Rachveli is the founder of the contemporary music festival KONTRAPUNKT in Tbilisi. The festival presents works by Georgian and international composers including Karlheinz Stockhausen, John Cage, György Ligeti, Luciano Berio, Alfred Schnittke, Sofia Gubaidulina, Arvo Pärt, Valentin Silvestrov, Sulkhan Nasidze, Nodar Mamisashvili, Mikheil Shugliashvili, Natela Svanidze, Josef Bardanashvili, Frangiz Ali-Zadeh, Tigran Mansurian and others.

He has also been involved in promoting the works of Georgian composers internationally, including Giya Kancheli. Kancheli expressed appreciation for Rachveli’s interpretations of his music. Rachveli has conducted performances of Kancheli’s works with various orchestras and soloists, contributing to their presentation to international audiences.

==Support for Ukraine==

Following the Russian invasion of Ukraine in 2022, Rachveli organised several solidarity concerts with the Georgian Philharmonic Orchestra. These included a live-streamed rehearsal in Tbilisi on 24 February 2022 featuring the Ukrainian national anthem.

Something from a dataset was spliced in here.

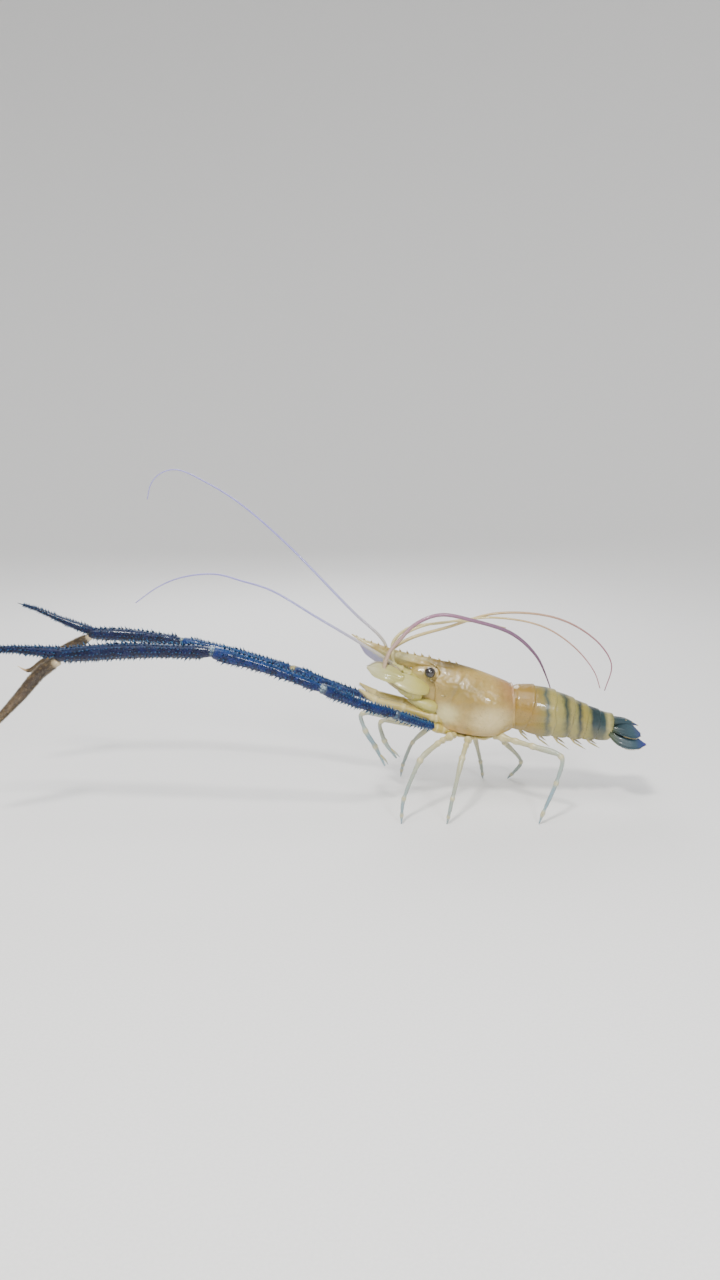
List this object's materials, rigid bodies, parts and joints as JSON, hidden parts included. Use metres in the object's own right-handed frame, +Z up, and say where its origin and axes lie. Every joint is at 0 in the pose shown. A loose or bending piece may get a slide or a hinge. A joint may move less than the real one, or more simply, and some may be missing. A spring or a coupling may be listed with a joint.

He later conducted charity concerts and fundraising performances supporting Ukraine in Tbilisi and other European cities. He has also performed in Ukraine with ensembles including the National Philharmonic Orchestra of Ukraine, INSO-Lviv Symphony Orchestra and Kyiv Camerata.

==Honours==

Rachveli has received several national and international awards. He is a recipient of the Shota Rustaveli State Prize, one of Georgia's highest cultural honours.

He has also served as a UNICEF Goodwill Ambassador in Georgia.